2. This Honourable court be pleased to prescribe the time within which to lodge the memorandum and record of appeal for the intended appeal from the judgment of the High Court of Kenya at Kisumu (the Hon. Mr. Justice B.K. Tanui) given on the 4th day of June, 2004 in Kisumu H.C.C.C. NO. 110 OF 1996.
This application which is supported by the affidavit of Isaac Edwin Nicholas Okero the applicant’s advocate is brought on the following grounds:-
(i) Civil Appeal No. 301 of 2004 filed by the applicant was struck out after the record was found to be missing an exhibit produced at the trial.
(ii) A notice of appeal has been served and filed indicating the applicant’s desire to pursue its right of appeal.
(iii) This application has been brought promptly and without delay.
(iv) The granting of this application shall in the circumstances be in the interests of justice.”
This is the application that came up for hearing before me on 3rd December, 2008 when Ms. S. Osman appeared for the applicant while Mr. J.A. Mwamu appeared for the respondent.
In her submissions Ms. Osman stated that Civil Appeal No. 301 of 2004 was struck out on the ground that some exhibits were missing from the record of appeal. She pointed out that the earlier appeal was struck out on 19th June, 2008 and immediately thereafter this application was filed. In fact, a fresh Notice of Appeal was filed on 25th June, 2008. She further submitted that the respondent would suffer no prejudice since he had been paid Shs.400,000/- being part of the decretal amount. Finally, Ms. Osman submitted that the appellant (applicant herein) has been sufficiently punished by the striking out of its earlier appeal.
Mr. Mwamu, on his part opposed the appeal. While he conceded that the applicant promptly filed this application after its earlier appeal had been struck out nonetheless he was of the view that a delay of six days was inordinate. He contended that his client would be seriously prejudiced if this application was granted.
The background to this application appears fairly straightforward. The applicant’s earlier appeal (Civil Appeal No. 301 of 2004) was struck out by this Court on 19th June, 2008 on the ground that exhibit 13 which was produced in the High Court had been omitted from the record of appeal. That appeal having been struck out the applicant had to commence the appeal process afresh. It is for that reason that the applicant filed this application. It is to be observed that while the earlier appeal was struck out on 19th June, 2008 this application was filed in this Court on 26th June, 2008 within one week. That is the period that this Court has to consider. In MONGIRA & ANOTHER V. MAKORI & ANOTHER (2005) 2 KLR 103 at pp 106-107 this Court stated:-
“It has been stated time and again that in an application under rule 4 of the Rules, a single judge of this Court is called upon to exercise his discretion which discretion although unfettered must be exercised judicially. On numerous occasions this Court has had time to comment and elaborate on the issue of judicial discretion and the nature of that discretion exercised by a single judge under rule 4 of the Rules. In MWANGI V KENYA AIRWAYS LTD  KLR 486 at p 487 - 488 this Court stated:-
“Over the years, the Court has, of course set out guidelines on what a single judge should consider when dealing with an application for extension of time under rule 4 of the Rules. For instance in LEO SILA MUTISO VS. ROSE HELLEN WANGARI MWANGI, (CIVIL APPLICATION NO. NAI. 255 OF 1997) (unreported), the Court expressed itself thus:-
“It is now well settled that the decision whether or not to extend the time for appealing is essentially discretionary. It is also well settled that in general the matters which this Court takes into account in deciding whether to grant an extension of time are: first, the length of the delay: secondly, the reason for the delay: thirdly (possibly), the chances of the appeal succeeding if the application is granted: and, fourthly, the degree of prejudice to the respondent if the application is granted.”.

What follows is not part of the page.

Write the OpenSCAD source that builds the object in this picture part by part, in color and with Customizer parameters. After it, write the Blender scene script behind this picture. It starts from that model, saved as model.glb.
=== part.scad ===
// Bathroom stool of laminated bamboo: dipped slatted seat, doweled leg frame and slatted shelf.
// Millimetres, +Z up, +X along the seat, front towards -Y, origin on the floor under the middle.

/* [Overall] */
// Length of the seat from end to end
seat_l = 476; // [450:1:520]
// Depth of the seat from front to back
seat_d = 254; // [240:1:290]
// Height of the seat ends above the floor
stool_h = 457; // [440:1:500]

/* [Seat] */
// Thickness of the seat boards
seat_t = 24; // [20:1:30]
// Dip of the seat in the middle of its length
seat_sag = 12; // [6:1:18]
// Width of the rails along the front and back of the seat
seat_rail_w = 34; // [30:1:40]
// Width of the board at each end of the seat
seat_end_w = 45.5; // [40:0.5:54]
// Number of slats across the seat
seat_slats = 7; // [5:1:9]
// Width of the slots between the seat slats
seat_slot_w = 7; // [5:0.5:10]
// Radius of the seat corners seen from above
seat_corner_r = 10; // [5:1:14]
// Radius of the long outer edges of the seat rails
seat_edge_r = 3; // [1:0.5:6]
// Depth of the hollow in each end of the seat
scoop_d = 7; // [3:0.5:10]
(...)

These, in general, are the things a judge exercising the discretion under rule 4 will take into account. We do not understand this list to be exhaustive; it was not meant to be exhaustive and that is clear from the use of the words “in general”. Rule 4 gives the single Judge an unfettered discretion and so long as the discretion is exercised judicially, a judge would be perfectly entitled to consider any other factor outside those listed in the paragraph we have quoted above so long as the factor is relevant to the issue being considered. To limit such issues only to the four set out in the paragraph would be to fetter the discretion of single judge and as we have pointed out, the rule itself gives a discretion which is not fettered in anyway.”
Bearing in mind the foregoing and taking into account the facts of this application I am of the view that the applicant came back to court promptly after its earlier appeal was struck out. This application was filed within one week. Hence, I am persuaded that I should exercise my discretion in favour of this applicant. Accordingly this application is allowed and the applicant is to file the notice of appeal within seven days from the date hereof. However since the applicant had already filed a notice of appeal the same shall be deemed as having been lodged within the time so extended. It is further ordered that the applicant is to lodge and serve the record of appeal within 21 days from the date hereof.
The costs of this application shall abide the outcome of the intended appeal.
DATED and DELIVERED at KISUMU this 5th day of December, 2008.
JUDGE OF APPEAL
I certify that this is a true copy of the original.